Given the lowered body of the function, we can now run type inference and construct a mapping from ExprIds to types.

Tying it all together: completion

To conclude the overview of the rust-analyzer, let's trace the request for (type-inference powered!) code completion!

We start by receiving a message from the language client. We decode the message as a request for completion and schedule it on the threadpool. This is the place where we catch canceled errors if, immediately after completion, the client sends some modification.

In the handler, we deserialize LSP requests into rust-analyzer specific data types (by converting a file url into a numeric FileId), ask analysis for completion and serialize results into the LSP.

The completion implementation is finally the place where we start doing the actual work. The first step is to collect the CompletionContext -- a struct which describes the cursor position in terms of Rust syntax and semantics. For example, function_syntax: Option<&'a ast::FnDef> stores a reference to the enclosing function syntax, while function: Option<hir::Function> is the Def for this function.
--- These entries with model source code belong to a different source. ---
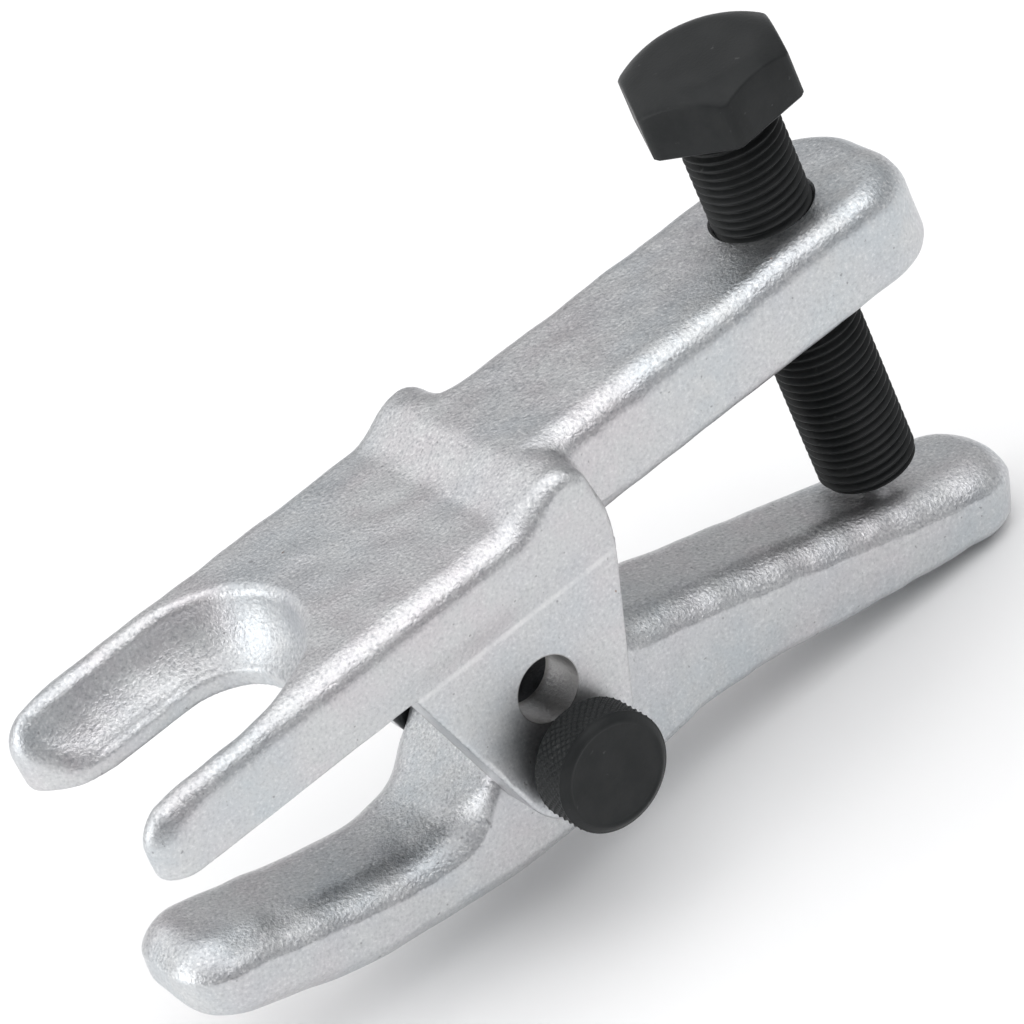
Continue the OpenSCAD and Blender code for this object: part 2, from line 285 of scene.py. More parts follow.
CHEEK_T = 8.4
CHEEK_R = PIVOT_Z - JAW_LOW.z
CHEEK_FRONT, CHEEK_REAR = math.radians(197.3), math.radians(-18.2)   # directions that its straight edges face
CHEEK_TOP_Z = 1.5        # hidden inside the fork
CHEEK_EDGE_R = 0.35
CHEEK_ROOT_R, SHARP_R = 2.51, 0.01           # fillet under the fork inside the cheeks, and none outside
CHEEK_ROOT_Y = (16, 19)
MILLED_WAVE, JAW_WAVE = 0.015, 0.065         # unevenness of the milled and of the forged skin
FORGED_Z = (-2, 3)       # heights over which one turns into the other

SCREW_BORE_R = 8.06
BORE_RIM_R, BORE_RIM_H = 8.53, 0.5           # countersink at the top of the screw's bore
THROUGH = 3.0            # how far a cutter runs past the faces


def cheek_outline(x, z):
    """Round about the pivot, with two straight edges that spread up to the fork plate."""
    u, v = x - PIVOT_X, z - PIVOT_Z
    n1 = (math.cos(CHEEK_FRONT), math.sin(CHEEK_FRONT))
    n2 = (math.cos(CHEEK_REAR), math.sin(CHEEK_REAR))
    mid = (n1[0] + n2[0], n1[1] + n2[1])
    size = math.hypot(*mid)
    chord = (u * mid[0] + v * mid[1]) / size - CHEEK_R * size / 2
    wedge = np.maximum(np.maximum(u * n1[0] + v * n1[1], u * n2[0] + v * n2[1]) - CHEEK_R, chord)
    return np.minimum(wedge, np.hypot(u, v) - CHEEK_R)


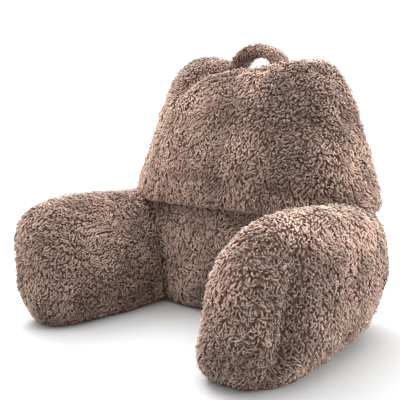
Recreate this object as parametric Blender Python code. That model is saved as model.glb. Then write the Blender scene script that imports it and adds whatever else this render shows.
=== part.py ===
"""Backrest cushion with two arms and a carrying handle, in long curly pile.

Metres, +Z up. The sitter's side faces -Y. The cushion stands on z = 0, and every size includes the pile.
"""

import math

import bmesh
import bpy
import numpy as np
from mathutils import Vector, noise

# Main sizes of the cushion
SEAM_HEIGHT = 0.207
BACK_HEIGHT = 0.474
BACK_WIDTH_AT_SEAM = 0.575
BACK_WIDTH_AT_TOP = 0.360
BACK_WAIST = 0.004
BACK_DEPTH_AT_SEAM = 0.234
BACK_DEPTH_AT_TOP = 0.146
BACK_CENTRE_Y = 0.050
RECLINE = math.radians(4.3)
FRONT_CROWN = 0.012
TOP_FALL = 0.012
LUMBAR_WIDTH = 0.490
LUMBAR_DEPTH = 0.178
LUMBAR_CENTRE_Y = 0.052
LUMBAR_CROWN = 0.010
ARM_LENGTH = 0.425
ARM_SPACING = 0.452
ARM_FRONT_Y = -0.305

# The two rear top corners stand up as ears, one higher than the other, and the front ones only a little
EAR_RISE_FRONT = 0.003
EAR_RISE_LEFT = 0.072
EAR_RISE_RIGHT = 0.027
EAR_SPREAD_LEFT = 0.034
EAR_SPREAD_RIGHT = -0.011
EAR_POWER_LEFT = 1.3
EAR_POWER_RIGHT = 2.6

# How full the corners of the upper back and the lumbar cushion are, across and towards their faces
BACK_OUTLINE_POWER = 5.0
BACK_EDGE_POWER = 3.4
LUMBAR_OUTLINE_POWER = 4.5
LUMBAR_EDGE_POWER = 3.6

# The two arms differ a little: sizes in metres, and powers that say how full each corner is
ARMS = {
    "arm_left": {
        "side": -1,
        "width": 0.146,
        "height": 0.228,
        "rear_drop": 0.006,
        "lean": 0.021,
        "top": 2.7,
        "inner_bottom": 2.2,
        "outer_bottom": 2.5,
        "outer_bottom_rear": 2.5,
        "front_end": 3.8,
        "rear_end": 4.4,
    },
    "arm_right": {
        "side": 1,
        "width": 0.153,
        "height": 0.242,
        "rear_drop": 0.013,
        "lean": 0.020,
        "top": 2.5,
        "inner_bottom": 3.4,
        "outer_bottom": 2.6,
        "outer_bottom_rear": 1.9,
        "front_end": 3.8,
        "rear_end": 4.0,
    },
}
ARM_SAG = 0.18
ARM_WRAP = 0.021

# How far each cushion is drawn below the plane where it is sewn or where it settles flat
SEAM_TUCK = 0.034
FLOOR_TUCK = 0.022

# Clear space kept between sewn pieces
SEAM_GAP = 0.0003

# The filling is uneven, and the pile stands in clumps. Each cushion has a seed of its own.
FILL_WAVE = 0.080
FILL_HEIGHT = 0.0035
CLUMP_WAVE = 0.030
CLUMP_HEIGHT = 0.0030
LUMP_SEEDS = {"upper_back": 1, "lumbar": 2, "arm_left": 3, "arm_right": 4}

# Quads across, along and up each cushion
BACK_QUADS = (26, 10, 17)
LUMBAR_QUADS = (20, 8, 10)
ARM_QUADS = (10, 26, 14)

# Handle: a flat strap that stands in an arch over the rear top seam
HANDLE_SPAN = 0.110
HANDLE_RISE = 0.028
HANDLE_ROOT_DROP = 0.050
HANDLE_STRAP_WIDTH = 0.062
HANDLE_STRAP_THICKNESS = 0.028
HANDLE_CENTRE_X = -0.003
HANDLE_CENTRE_Y = 0.092
HANDLE_BULGE = 0.12
HANDLE_ROUNDNESS = 0.73
HANDLE_STEPS = 26
HANDLE_SIDES = 10

# One cloth covers every sub-part: its colour as sRGB
PILE_COLOUR = (0.553, 0.459, 0.412)
PILE_ROUGHNESS = 0.95

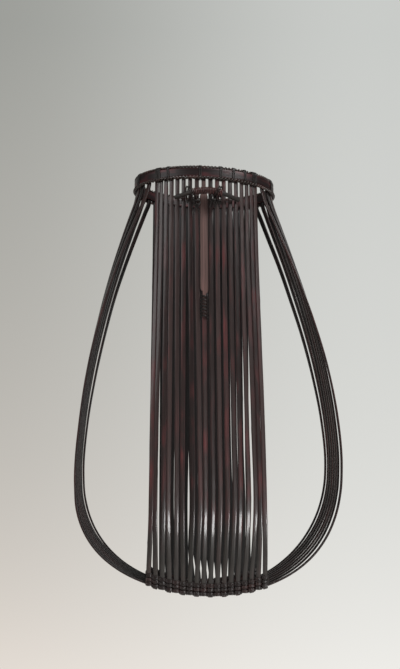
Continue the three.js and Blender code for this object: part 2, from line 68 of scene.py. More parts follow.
def merged_solid(node):
    """A node's solid from the frame, with the corners of its loose triangles merged."""
    solid = bmesh.new()
    solid.from_mesh(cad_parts[node].data)
    bmesh.ops.remove_doubles(solid, verts=solid.verts, dist=SAME_PLACE)
    solid.verts.index_update()
    return solid


def rings_of(node, corners):
    """The rings of corners that a swept solid was built from, in order, read from the frame."""
    solid = merged_solid(node)
    furthest = spread_from({solid.verts[:][0]})[-1]
    for face in in_order(furthest)[0].link_faces:
        rings = spread_from(flat_patch(face))
        if all(len(ring) == corners for ring in rings):
            break
    found = [[corner.co.copy() for corner in in_order(ring)] for ring in rings]
    solid.free()
    return found


def in_order(ring):
    """A ring's corners in the order of their numbers, so that every run adds them up alike."""
    return sorted(ring, key=lambda corner: corner.index)


def spread_from(start):
    """Rings of points, each one edge further from the start than the one before."""
    rings, seen = [start], set(start)
    while True:
        ring = {edge.other_vert(v) for v in rings[-1] for edge in v.link_edges} - seen
        if not ring:
            return rings
        rings.append(ring)
        seen |= ring


def flat_patch(face):
    """The corners of the flat patch of triangles that a triangle belongs to."""
    patch, edge_of_patch = {face}, [face]
    while edge_of_patch:
        for edge in edge_of_patch.pop().edges:
            for other in edge.link_faces:
                if other not in patch and other.normal.dot(face.normal) > SAME_PLANE:
                    patch.add(other)
                    edge_of_patch.append(other)
    return {v for f in patch for v in f.verts}


def middle(ring):
    """The middle of a ring of corners."""
    return sum(ring, Vector()) / len(ring)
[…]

To construct the context, we first do an "IntelliJ Trick": we insert a dummy identifier at the cursor's position and parse this modified file, to get a reasonably looking syntax tree. Then we do a bunch of "classification" routines to figure out the context. For example, we find an ancestor fn node and we get a semantic model for it (using the lossy source_binder infrastructure).
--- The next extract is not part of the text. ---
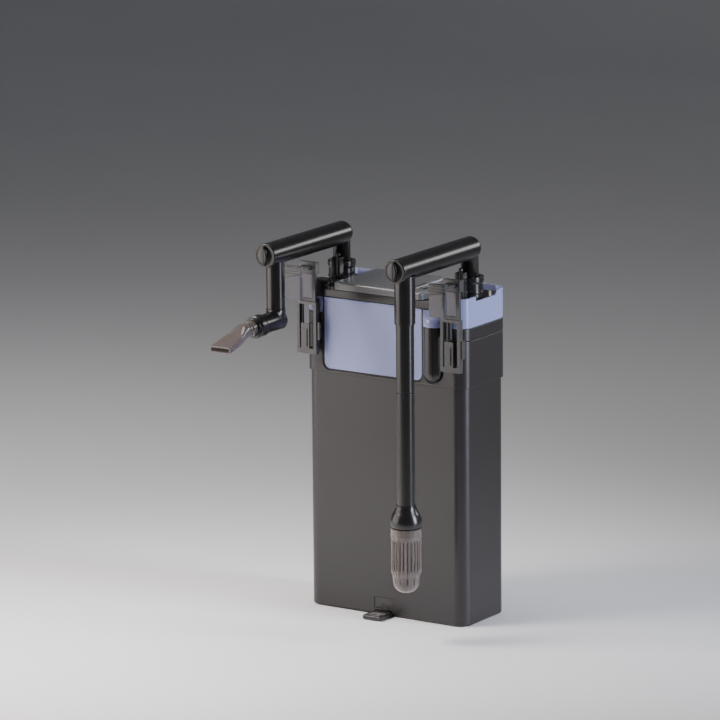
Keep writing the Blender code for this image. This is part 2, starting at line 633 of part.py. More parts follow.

The second step is to run a series of independent completion routines. Let's take a closer look at complete_dot, which completes fields and methods in foo.bar|. First we extract a semantic function and a syntactic receiver expression out of the Context. Then we run type-inference for this single function and map our syntactic expression to ExprId. Using the ID, we figure out the type of the receiver expression. Then we add all fields & methods from the type to completion.